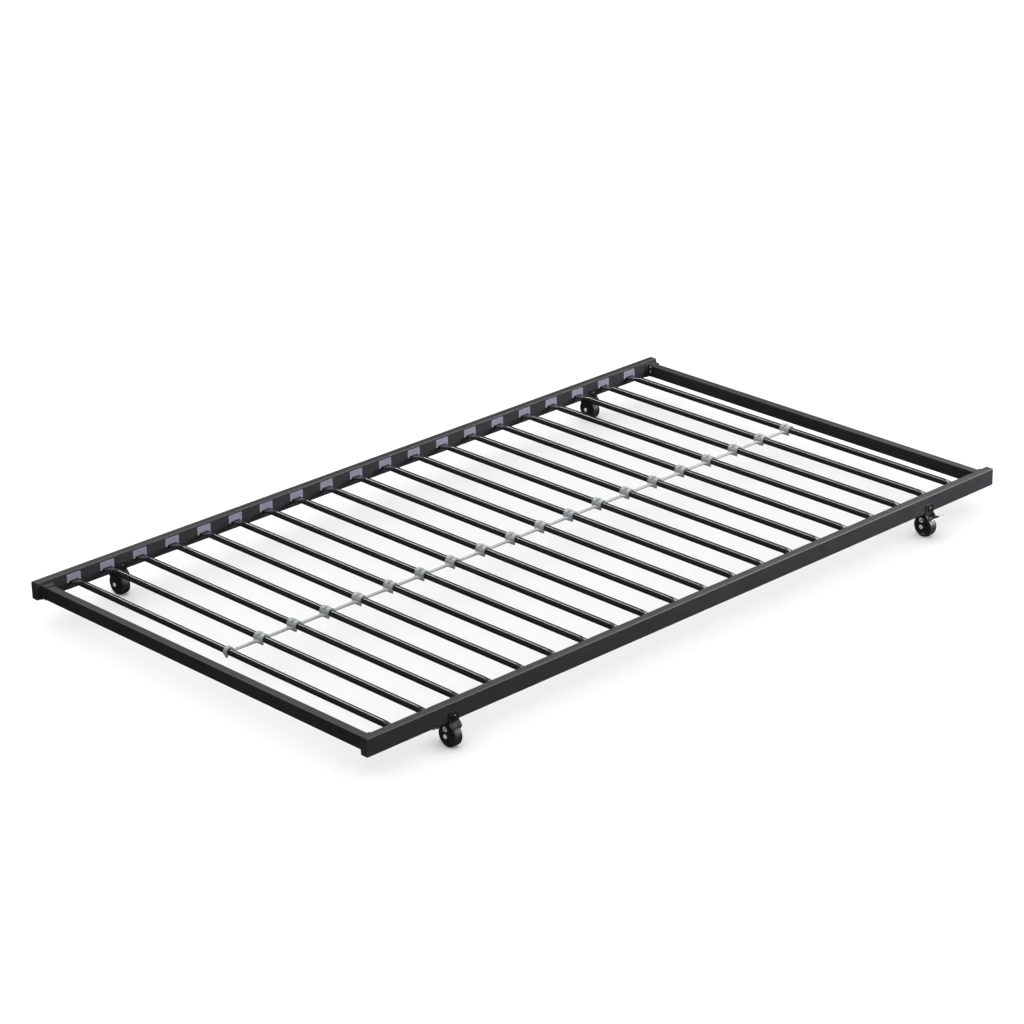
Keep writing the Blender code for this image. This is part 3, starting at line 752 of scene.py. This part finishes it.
def make_bolt(corner):
    """A domed head with a six-sided socket, and its nut on the far side."""
    node = f"saddle_bolt_{corner}"
    low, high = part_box(node)
    centre = (low + high) / 2
    head_face = low.y
    seat = head_face + BOLT_HEAD
    mesh = bmesh.new()
    profile = [(high.y - NUT_HEIGHT / 2, BOLT_RADIUS), (seat, BOLT_RADIUS), (seat, BOLT_HEAD_RADIUS)]
    for step in range(BOLT_DOME_STEPS + 1):
        turn = BOLT_DOME_START + (pi / 2 - BOLT_DOME_START) * step / BOLT_DOME_STEPS
        share = BOLT_FLAT_SHARE + (1 - BOLT_FLAT_SHARE) * cos(turn)
        profile.append((seat - BOLT_HEAD * sin(turn), BOLT_HEAD_RADIUS * share))
    profile.append((head_face, SOCKET_RADIUS * 1.12))
    turned(mesh, profile, "Y", Vector((centre.x, 0.0, centre.z)))
    bolt = make_piece(f"domed_{node}", mesh, "painted_steel", "bed_frame")
    socket = bmesh.new()
    outline = circle(SOCKET_RADIUS, 6, (centre.x, centre.z))
    prism(socket, outline, "Y", head_face - BOLT_HEAD, head_face + SOCKET_DEPTH)
    cut(bolt, socket)
    nut_mesh = bmesh.new()
    hexagon = circle(NUT_RADIUS, 6, (centre.x, centre.z))
    prism(nut_mesh, hexagon, "Y", high.y - NUT_HEIGHT, high.y)
    nut = make_piece(f"nut_{corner}", nut_mesh, "painted_steel", "bed_frame")
    soften_edges(nut, NUT_EDGE)
    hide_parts(node)


def make_wheel(node):
    """A solid wheel: flat tread, rounded shoulders, dished faces and a raised hub."""
    low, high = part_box(node)
    radius = (high.z - low.z) / 2
    face = (high.x - low.x) / 2
    dish = face - DISH_DEPTH
    near_hub, past_hub = HUB_FOOT
    dish_end, wall_start = DISH_SHARES
    wall_end, rim_start = RIM_SHARES
    half = [
        (face, AXLE_BORE),
        (face, HUB_RADIUS - HUB_EDGE),
        (face - HUB_EDGE, HUB_RADIUS),
        (dish + HUB_FOOT_HEIGHT, HUB_RADIUS + near_hub),
        (dish, HUB_RADIUS + past_hub),
        (dish, radius * dish_end),
        (dish + RIM_EDGE, radius * wall_start),
        (face - RIM_EDGE, radius * wall_end),
        (face, radius * rim_start),
    ]
    corner = (face - SHOULDER, radius - SHOULDER)
    half += arc(corner, SHOULDER, 0.0, pi / 2, SHOULDER_STEPS)
    profile = [(-along, out) for along, out in half] + list(reversed(half))
    mesh = bmesh.new()
    turned(mesh, profile, "X", (low + high) / 2, WHEEL_SIDES, bored=True)
    wheel = make_piece(f"tyred_{node}", mesh, "tread", node)
    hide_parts(node)


def make_axle(corner):
    """A pin with a domed, dimpled rivet head outside each leg."""
    node = f"axle_{corner}"
    low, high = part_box(node)
    end = (high.x - low.x) / 2
    dimple = ((end - AXLE_HEAD * 0.35, 0.0012), (end - AXLE_HEAD * 0.15, 0.0022))
    half = [*dimple, (end, AXLE_HEAD_FLAT)]
    for step in range(1, AXLE_HEAD_STEPS + 1):
        turn = pi / 2 * step / AXLE_HEAD_STEPS
        out = AXLE_HEAD_FLAT + (AXLE_HEAD_RADIUS - AXLE_HEAD_FLAT) * sin(turn)
        half.append((end - AXLE_HEAD * (1 - cos(turn)), out))
    half.append((end - AXLE_HEAD, AXLE_RADIUS))
    profile = [(-along, out) for along, out in half] + list(reversed(half))
    mesh = bmesh.new()
    turned(mesh, profile, "X", (low + high) / 2)
    # the rivet heads' near-white zinc is partly a painted highlight
    axle = make_piece(f"riveted_{node}", mesh, "rivet_zinc_painted_glint", f"caster_{corner}")
    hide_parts(node)


def pedal_sheet():
    """Side view of the pedal: a sloping strip of sheet whose tip curls down a little."""
    start, end = Vector(PEDAL_START), Vector(PEDAL_END)
    along = (end - start).normalized()
    above = Vector((along.y, -along.x)) * PEDAL_SHEET / 2
    top, low = [], []
    for step in range(PEDAL_STEPS + 1):
        share = step / PEDAL_STEPS
        point = start.lerp(end, share) - Vector((0.0, PEDAL_CURL * share ** 4))
        top.append(point + above)
        low.append(point - above)
    return [tuple(point) for point in top + low[::-1]]


def lever_arm():
    """From the eye round the pivot to the pedal."""
    tip = (Vector(PEDAL_START) + Vector(PEDAL_END)) / 2
    eye = arc((0.0, 0.0), LEVER_EYE_RADIUS, *LEVER_EYE_ENDS, LEVER_EYE_STEPS)
    return eye + [(tip.x, tip.y + ARM_TIP / 2), (tip.x, tip.y - ARM_TIP / 2)]


def make_lever(corner):
    """A pedal on two arms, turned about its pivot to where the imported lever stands."""
    node, body = f"brake_lever_{corner}", f"brake_{corner}"
    pivot = Vector(next(joint["pos_m"] for joint in frame["joints"] if joint["child"] == body))
    fork_low, fork_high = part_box(f"fork_{corner}")
    half_fork = (fork_high.x - fork_low.x) / 2
    heading = 0.0 if middle(node).y < pivot.y else pi
    tilt = LEVER_TILTS[corner]
    stand = Matrix.Translation(pivot) @ Matrix.Rotation(heading, 4, "Z") @ Matrix.Rotation(tilt, 4, "X")

    mesh = bmesh.new()
    prism(mesh, pedal_sheet(), "X", -PEDAL_HALF_WIDTH, PEDAL_HALF_WIDTH)
    outer = half_fork - FORK_SHEET - LEVER_CLEARANCE
    for side in (-1, 1):
        prism(mesh, lever_arm(), "X", side * (outer - LEVER_SHEET), side * outer)
    bmesh.ops.transform(mesh, matrix=stand, verts=mesh.verts)
    # the lever's dimmed zinc is painted shade
    lever = make_piece(f"plated_{node}", mesh, "lever_zinc_painted_shade", body)
    soften_edges(lever, LEVER_EDGE)
    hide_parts(node)
    for label, side in (("left", -1), ("right", 1)):
        make_ring_rivet(f"ring_rivet_{corner}_{label}", body, pivot, side, outer, half_fork)
        # a dark pin end in each ring rivet is painted shade for the inside of the hollow rivet
        make_rivet_shade_plug(f"rivet_shade_plug_{corner}_{label}", body, pivot, side, outer, half_fork)


def make_ring_rivet(name, body, pivot, side, arm, leg):
    """A hollow rivet through the leg. Its rim is a skin that runs from its crest out and back."""
    bore = RIVET_INNER_RADIUS + RIVET_TUBE_WALL
    seat = leg + LEVER_CLEARANCE
    half_rim = (RIVET_OUTER_RADIUS - RIVET_INNER_RADIUS) / 2
    crest = RIVET_INNER_RADIUS + half_rim
    profile = [(side * arm, bore), (side * arm, RIVET_INNER_RADIUS)]
    for _, out in arc((0.0, crest), half_rim, pi, 0.0, RIVET_STEPS):
        rise = RIVET_HEIGHT * sin(pi * (out - RIVET_INNER_RADIUS) / (2 * half_rim))
        profile.append((side * (seat + rise), out))
    profile.append((side * seat, bore))
    mesh = bmesh.new()
    turned(mesh, profile, "X", pivot, bored=True)
    # the rim's near-white zinc is partly a painted highlight
    make_piece(name, mesh, "rivet_zinc_painted_glint", body)


def make_rivet_shade_plug(name, body, pivot, side, arm, leg):
    """A dark pin end that fills the ring rivet's bore: painted shade, standing in for the shade seen
    down the hollow rivet.
    """
    radius = RIVET_INNER_RADIUS - PIN_CLEARANCE
    profile = (
        (side * (arm - LEVER_SHEET), radius),
        (side * (leg + PIN_STANDS_OUT), radius),
        (side * (leg + 2 * PIN_STANDS_OUT), radius - 2 * PIN_STANDS_OUT),
    )
    mesh = bmesh.new()
    turned(mesh, profile, "X", pivot, sides=PIN_SIDES)
    make_piece(name, mesh, "painted_steel", body)


def stamp(node, body, edge):
    rounded_copy(node, f"stamped_{node}", "painted_steel", body, edge)


def make_caster(corner):
    stamp(f"saddle_{corner}", "bed_frame", SADDLE_EDGE)
    stamp(f"fork_{corner}", f"caster_{corner}", FORK_EDGE)
    make_bolt(corner)
    make_axle(corner)
    make_wheel(f"wheel_{corner}")
    NODES[f"kingpin_{corner}"].material_slots[0].material = FINISHES["zinc_plate"]
    if corner in BRAKED:
        make_lever(corner)


# ---- Studio ----

def make_floor():
    half = FLOOR_SIZE / 2
    corners = ((-half, -half), (half, -half), (half, half), (-half, half))
    mesh = bmesh.new()
    mesh.faces.new([mesh.verts.new((x, y, 0.0)) for x, y in corners])
    data = bpy.data.meshes.new("floor")
    mesh.to_mesh(data)
    mesh.free()
    data.materials.append(FINISHES["floor_paint"])
    floor = bpy.data.objects.new("floor", data)
    bpy.context.scene.collection.objects.link(floor)
    floor.visible_glossy = False
    return floor


def make_camera():
    az, el = CAMERA_AZIMUTH, CAMERA_ELEVATION
    back = Vector((sin(az) * cos(el), -cos(az) * cos(el), sin(el)))
    level = Vector((cos(az), sin(az), 0.0))
    above = back.cross(level)
    c, s = cos(CAMERA_ROLL), sin(CAMERA_ROLL)
    right = c * level + s * above
    up = c * above - s * level
    turn = Matrix((right, up, back)).transposed()
    place = turn @ Vector(CAMERA_OFFSET) + Vector((0.0, 0.0, CAMERA_AIM_HEIGHT))
    data = bpy.data.cameras.new("camera")
    data.lens = CAMERA_LENS
    data.sensor_width = CAMERA_SENSOR
    camera = bpy.data.objects.new("camera", data)
    camera.matrix_world = Matrix.Translation(place) @ turn.to_4x4()
    bpy.context.scene.collection.objects.link(camera)
    bpy.context.scene.camera = camera


def area_light(name, place, aim, size, power, unlit):
    """A lamp for everything but the floor."""
    data = bpy.data.lights.new(name, "AREA")
    data.shape = "RECTANGLE"
    data.size, data.size_y = size
    data.energy = power
    lamp = bpy.data.objects.new(name, data)
    lamp.location = place
    lamp.rotation_euler = (Vector(aim) - Vector(place)).to_track_quat("-Z", "Y").to_euler()
    bpy.context.scene.collection.objects.link(lamp)
    lamp.light_linking.receiver_collection = unlit


def make_lights(floor):
    """The even sky alone lights the white floor, and the lamps light only the bed."""
    world = bpy.data.worlds.new("studio")
    world.use_nodes = True
    background = world.node_tree.nodes["Background"]
    background.inputs["Color"].default_value = (1.0, 1.0, 1.0, 1.0)
    background.inputs["Strength"].default_value = SKY_STRENGTH
    world.cycles_visibility.glossy = False
    scene = bpy.context.scene
    scene.world = world
    scene.view_settings.view_transform = "Standard"
    unlit = bpy.data.collections.new("unlit_by_lamps")
    unlit.objects.link(floor)
    unlit.collection_objects[0].light_linking.link_state = "EXCLUDE"
    for name, place, aim, size, power in LAMPS:
        area_light(name, place, aim, size, power, unlit)


make_camera()
make_lights(make_floor())
dress_frame()
make_corner_screws()
make_slot_liners()
make_slats()
make_centre_support()
for corner_name in CORNERS:
    make_caster(corner_name)

bpy.context.view_layer.update()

• • • • • • •

Locate the string "scene" in the listing above and copy every line where it occurs.

Keep writing the Blender code for this image. This is part 3, starting at line 752 of scene.py. This part finishes it.
    bpy.context.scene.collection.objects.link(floor)
    bpy.context.scene.collection.objects.link(camera)
    bpy.context.scene.camera = camera
    bpy.context.scene.collection.objects.link(lamp)
    scene = bpy.context.scene
    scene.world = world
    scene.view_settings.view_transform = "Standard"